▶ PROBLEM DESCRIPTION
Extract the data exactly, missing nothing.

▶ DATA

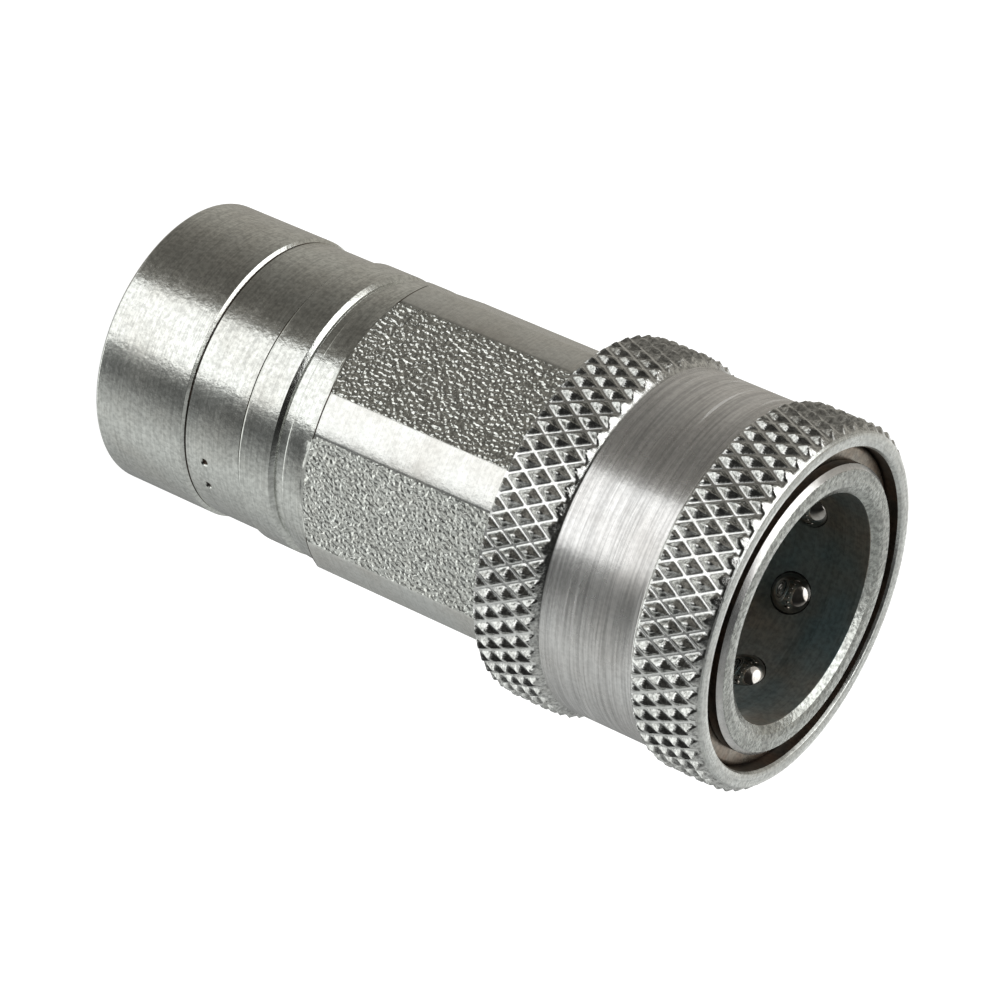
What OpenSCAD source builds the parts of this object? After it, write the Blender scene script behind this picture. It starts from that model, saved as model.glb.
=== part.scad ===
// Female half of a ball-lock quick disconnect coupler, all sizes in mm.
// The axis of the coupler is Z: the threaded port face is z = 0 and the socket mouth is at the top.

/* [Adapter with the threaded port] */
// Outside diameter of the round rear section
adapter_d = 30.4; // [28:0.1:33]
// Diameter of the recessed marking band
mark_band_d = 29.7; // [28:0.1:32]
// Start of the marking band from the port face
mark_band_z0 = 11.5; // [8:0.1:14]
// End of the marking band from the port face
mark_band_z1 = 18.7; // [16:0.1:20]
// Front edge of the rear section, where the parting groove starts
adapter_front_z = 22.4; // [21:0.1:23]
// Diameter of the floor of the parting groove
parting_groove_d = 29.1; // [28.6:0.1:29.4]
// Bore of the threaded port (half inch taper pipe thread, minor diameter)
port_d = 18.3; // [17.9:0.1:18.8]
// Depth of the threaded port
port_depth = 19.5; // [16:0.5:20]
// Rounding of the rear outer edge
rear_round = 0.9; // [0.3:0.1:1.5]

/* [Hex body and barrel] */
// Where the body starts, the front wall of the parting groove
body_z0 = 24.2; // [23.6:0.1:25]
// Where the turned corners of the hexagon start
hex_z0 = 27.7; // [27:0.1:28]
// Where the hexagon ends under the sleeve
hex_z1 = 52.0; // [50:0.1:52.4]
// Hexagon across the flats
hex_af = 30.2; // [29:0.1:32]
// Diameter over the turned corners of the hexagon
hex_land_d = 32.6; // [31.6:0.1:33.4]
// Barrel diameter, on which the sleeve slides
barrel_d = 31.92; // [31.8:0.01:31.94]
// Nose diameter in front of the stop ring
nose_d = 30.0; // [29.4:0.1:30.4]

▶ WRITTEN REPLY
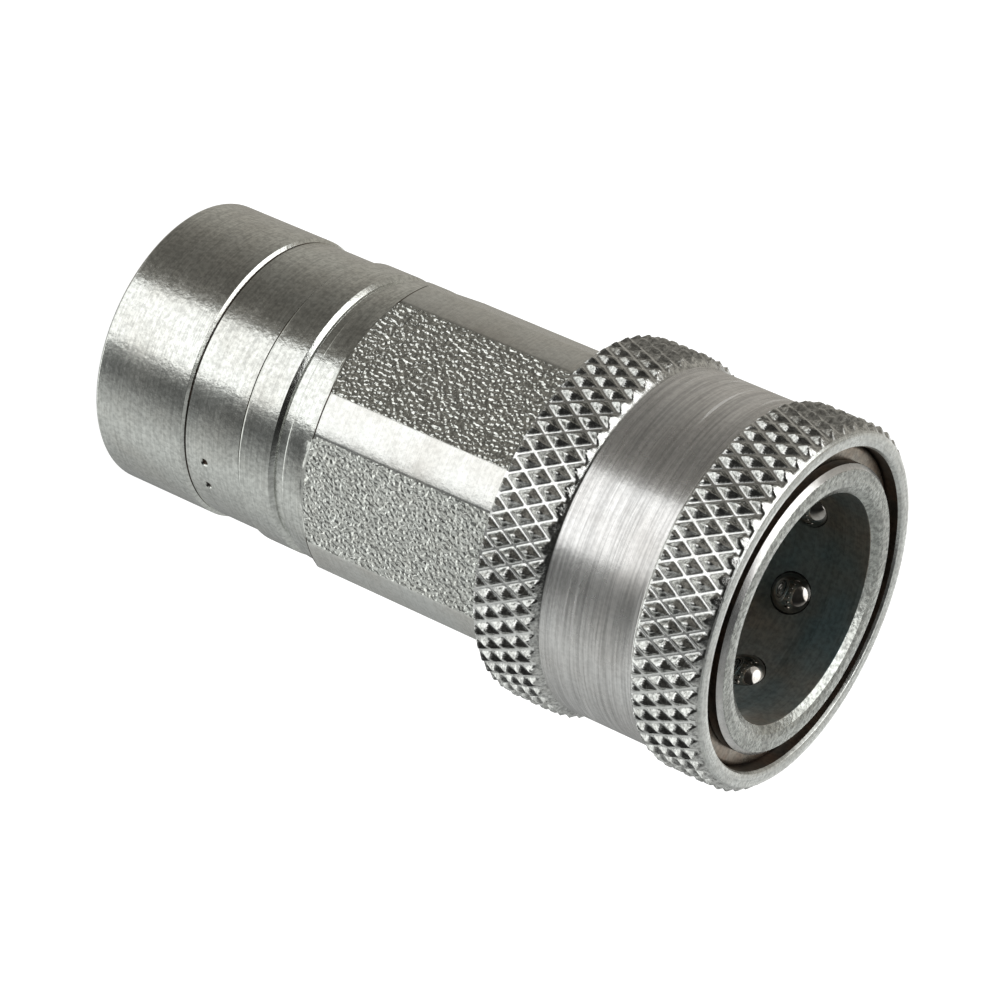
What OpenSCAD source builds the parts of this object? After it, write the Blender scene script behind this picture. It starts from that model, saved as model.glb.
=== part.scad ===
// Female half of a ball-lock quick disconnect coupler, all sizes in mm.
// The axis of the coupler is Z: the threaded port face is z = 0 and the socket mouth is at the top.

/* [Adapter with the threaded port] */
// Outside diameter of the round rear section
adapter_d = 30.4; // [28:0.1:33]
// Diameter of the recessed marking band
mark_band_d = 29.7; // [28:0.1:32]
// Start of the marking band from the port face
mark_band_z0 = 11.5; // [8:0.1:14]
// End of the marking band from the port face
mark_band_z1 = 18.7; // [16:0.1:20]
// Front edge of the rear section, where the parting groove starts
adapter_front_z = 22.4; // [21:0.1:23]
// Diameter of the floor of the parting groove
parting_groove_d = 29.1; // [28.6:0.1:29.4]
// Bore of the threaded port (half inch taper pipe thread, minor diameter)
port_d = 18.3; // [17.9:0.1:18.8]
// Depth of the threaded port
port_depth = 19.5; // [16:0.5:20]
// Rounding of the rear outer edge
rear_round = 0.9; // [0.3:0.1:1.5]

/* [Hex body and barrel] */
// Where the body starts, the front wall of the parting groove
body_z0 = 24.2; // [23.6:0.1:25]
// Where the turned corners of the hexagon start
hex_z0 = 27.7; // [27:0.1:28]
// Where the hexagon ends under the sleeve
hex_z1 = 52.0; // [50:0.1:52.4]
// Hexagon across the flats
hex_af = 30.2; // [29:0.1:32]
// Diameter over the turned corners of the hexagon
hex_land_d = 32.6; // [31.6:0.1:33.4]
// Barrel diameter, on which the sleeve slides
barrel_d = 31.92; // [31.8:0.01:31.94]
// Nose diameter in front of the stop ring
nose_d = 30.0; // [29.4:0.1:30.4]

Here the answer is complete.